Butcher’s own description of the power of colour and quality is immediately accessible to the reader, taking words beyond their usual medium:

But let me say only that I rubbed at it and buffed and scraped and sanded until it was an argument both within itself and against itself. Jesus it would put the fera of God in you, to see the skeins of secret black, it could choke you, and fuck you,and put your naked toes onto the fire. (53)

The ride is hysterical at times, and the reader will often grimace, or laugh outloud following Hugh’s exploits with his metal chair, or the feverishly naïve attempts of Butcher to try and control the events which take him over and still maintain a sense of bravado and artistic integrity. The line between self-creation, deception, crime, and reality start to blur with a rapidity that can be dizzying. It’s the best kind of dizzy. However crazy the story gets, and however tricky the relationship between true and false in the end, it is as clear as the title makes it that there is simply one truth that underpins the story – love:

My saviour? A murderer. Actually, it’s worse than that, because even though I once walked away from her, I was still a Bones, and all the blacks and whites, so clear that morning in New York, were destined to be wet on wet, slow drying, ambiguous, a shifting tide between beauty and horror. It swelled beneath my skin, filled my mouth. (269)

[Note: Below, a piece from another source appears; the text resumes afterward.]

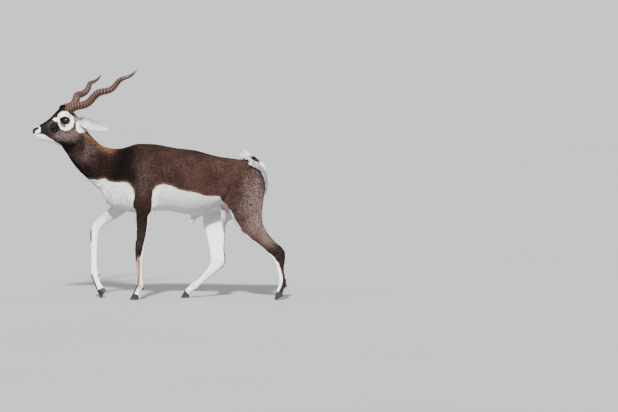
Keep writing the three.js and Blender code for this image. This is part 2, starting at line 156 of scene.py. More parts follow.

Like Carey’s other masterpiece, Oscar and Lucinda the fantastic, easy to read plot almost masks the fact that the work is an ode to the non-discursive nature of love. There are many thefts in Theft including the theft of a child, of a life, of a painting, and of a heart, but the final theft is one where the ultimate thief is unclear, and there is only one truth. The painting is beside the point. This is a stunning novel and one which certainly lives up to Carey’s claim as a modern master.